# Ceilings out of level



## gazman (Apr 29, 2011)

In the States do you have hanging clips? I am doing an old bathroom and it is about 40mm out of level, thank goodness for clips.


----------



## moore (Dec 2, 2010)

That's sweet. :yes:


----------



## 2buckcanuck (Jul 9, 2010)

gazman said:


> In the States do you have hanging clips? I am doing an old bathroom and it is about 40mm out of level, thank goodness for clips.


40 mm out, oh my god !!!!!! that's a 1 1/2"









Yes we have them, and if I remember right, slimpickin's was using them a few months ago, he can tell you how to adjust them:whistling2::whistling2::whistling2:


----------



## SlimPickins (Aug 10, 2010)

2buckcanuck said:


> 40 mm out, oh my god !!!!!! that's a 1 1/2"
> 
> 
> 
> ...


I didn't know there were such things, but now I do and you can bet your farkin' arse I'm gonna hunt some down.


----------



## 2buckcanuck (Jul 9, 2010)

This vid is not about hangers but.......

This is a cool system, I have installed and drywalled on it before, it's just like putting up T bar, but you can rock on it, cool system


----------



## gazman (Apr 29, 2011)

This is another system that we have here it was invented by an Aussie rocker and sold to a Rhondo which make a lot of metal products.

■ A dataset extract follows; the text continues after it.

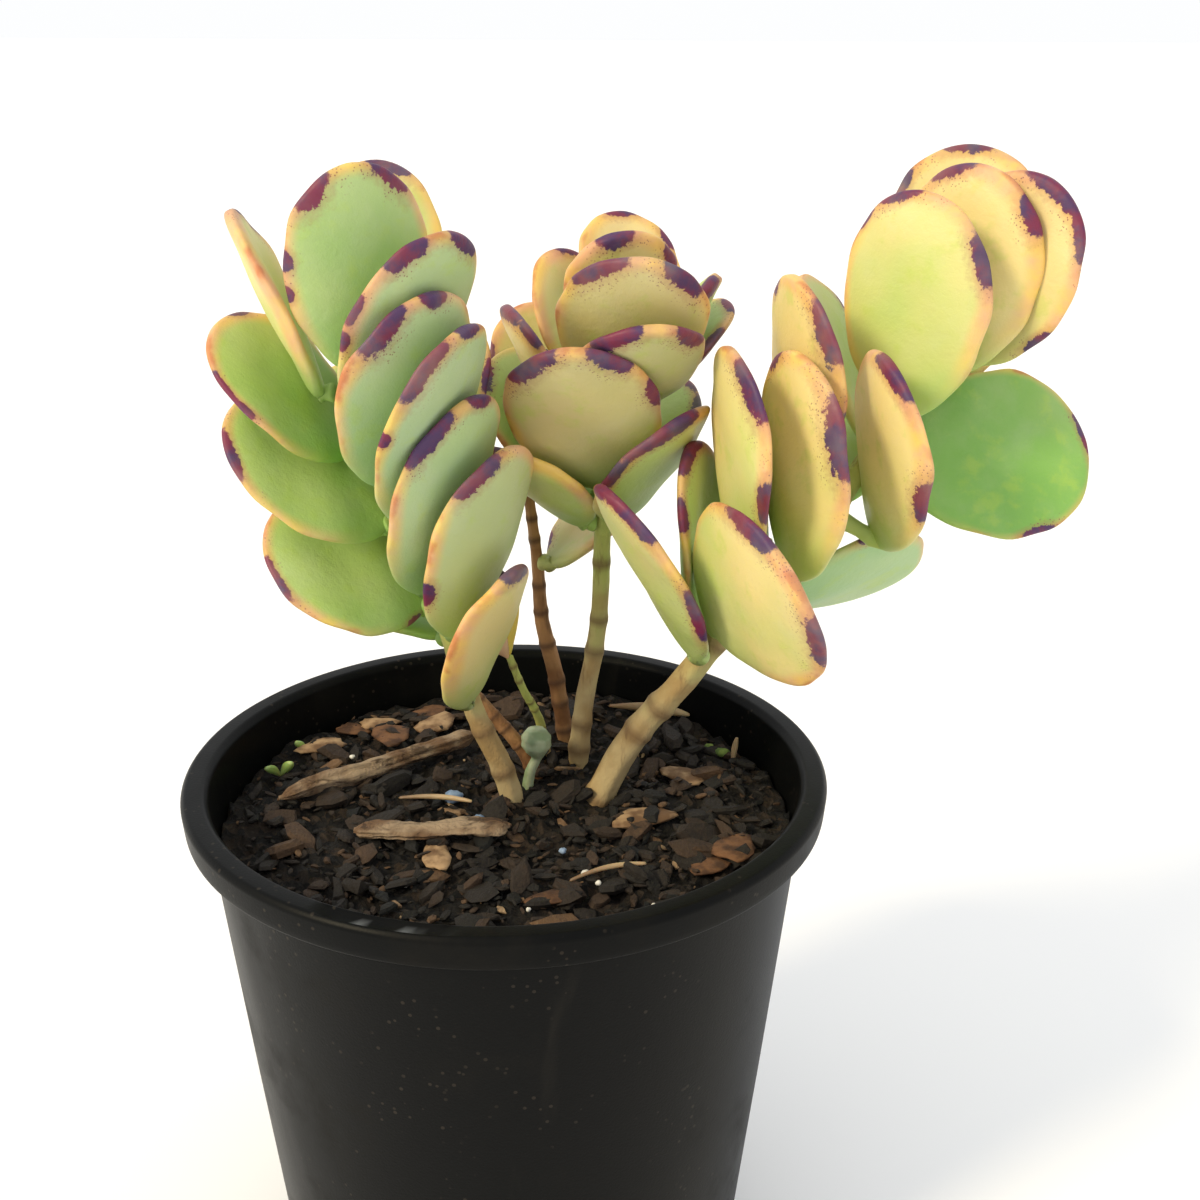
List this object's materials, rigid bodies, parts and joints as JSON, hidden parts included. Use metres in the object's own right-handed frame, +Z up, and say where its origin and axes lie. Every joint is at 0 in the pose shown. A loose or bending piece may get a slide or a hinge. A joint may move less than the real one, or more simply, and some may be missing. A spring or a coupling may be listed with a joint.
{
  "type": "potted succulent plant",
  "caption": "Potted succulent with fleshy oval leaves on three leaning woody stems, in a round tapered black plastic nursery pot filled with bark potting mix.",
  "frame": {"origin": "centre of the pot's flat underside", "axes": "+Z up through the pot, -Y towards the plant's front, +X to the plant's right as seen from the front"},
  "size_m": [0.1953, 0.14, 0.2586],
  "materials": {
    "leaf": "fleshy waxy leaf, satin",
    "stem": "living stem, matte, grey-green over tan",
    "dry_stem": "dry brown bark, matte",
    "pot": "moulded black plastic, satin",
    "potting_mix": "dark bark chips, rough",
    "dead_wood": "weathered wood, rough"
  },
  "bodies": {
    "root": {"left_leaf_01": "leaf", "left_leaf_02": "leaf", "left_leaf_03": "leaf", "left_leaf_04": "leaf", "left_leaf_05": "leaf", "left_leaf_06": "leaf", "left_leaf_07": "leaf", "left_leaf_08": "leaf", "left_leaf_09": "leaf", "left_leaf_10": "leaf", "left_leaf_11": "leaf", "left_leaf_12": "leaf", "left_leaf_13": "leaf", "left_leaf_14": "leaf", "left_leaf_15": "leaf", "left_leaf_16": "leaf", "centre_leaf_01": "leaf", "centre_leaf_02": "leaf", "centre_leaf_03": "leaf", "centre_leaf_04": "leaf", "centre_leaf_05": "leaf", "centre_leaf_06": "leaf", "centre_leaf_07": "leaf", "centre_leaf_08": "leaf", "centre_leaf_09": "leaf", "centre_leaf_10": "leaf", "centre_leaf_11": "leaf", "centre_leaf_12": "leaf", "centre_leaf_13": "leaf", "right_leaf_01": "leaf", "right_leaf_02": "leaf", "right_leaf_03": "leaf", "right_leaf_04": "leaf", "right_leaf_05": "leaf", "right_leaf_06": "leaf", "right_leaf_07": "leaf", "right_leaf_08": "leaf", "right_leaf_09": "leaf", "right_leaf_10": "leaf", "right_leaf_11": "leaf", "right_leaf_12": "leaf", "right_leaf_13": "leaf", "right_leaf_14": "leaf", "right_leaf_15": "leaf", "right_leaf_16": "leaf", "right_leaf_17": "leaf", "right_leaf_18": "leaf", "back_leaf_01": "leaf", "back_leaf_02": "leaf", "left_stem": "stem", "centre_stem": "stem", "right_stem": "stem", "weak_stem": "stem", "sprout": "stem", "back_stem": "dry_stem", "stub_stem": "dry_stem", "nursery_pot": "pot", "potting_soil": "potting_mix", "long_twig": "dead_wood", "split_bark": "dead_wood"}
  },
  "joints": []
}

This is called a Betta Fix clip the slots are in 3mm stages (1/8 of am inch). You can use on both walls and ceilings, it is a great system.:thumbup:


----------



## cazna (Mar 28, 2010)

Never seen those betta clips, Good idea, We do have other things like your hanger clip but more like a clip that you can screw to a strap so you can lower the ceiling quite a lot if needed.


----------



## keke (Mar 7, 2012)

today I've found out this kind of clips.they're beautiful for walls and ceiling, strong and you can do the finest adjustment with them.10/10


----------



## gazman (Apr 29, 2011)

Who make those Keke?


----------



## keke (Mar 7, 2012)

gazman said:


> Who make those Keke?


they're made by Rondo,Gazman and the cod for them is RP06


----------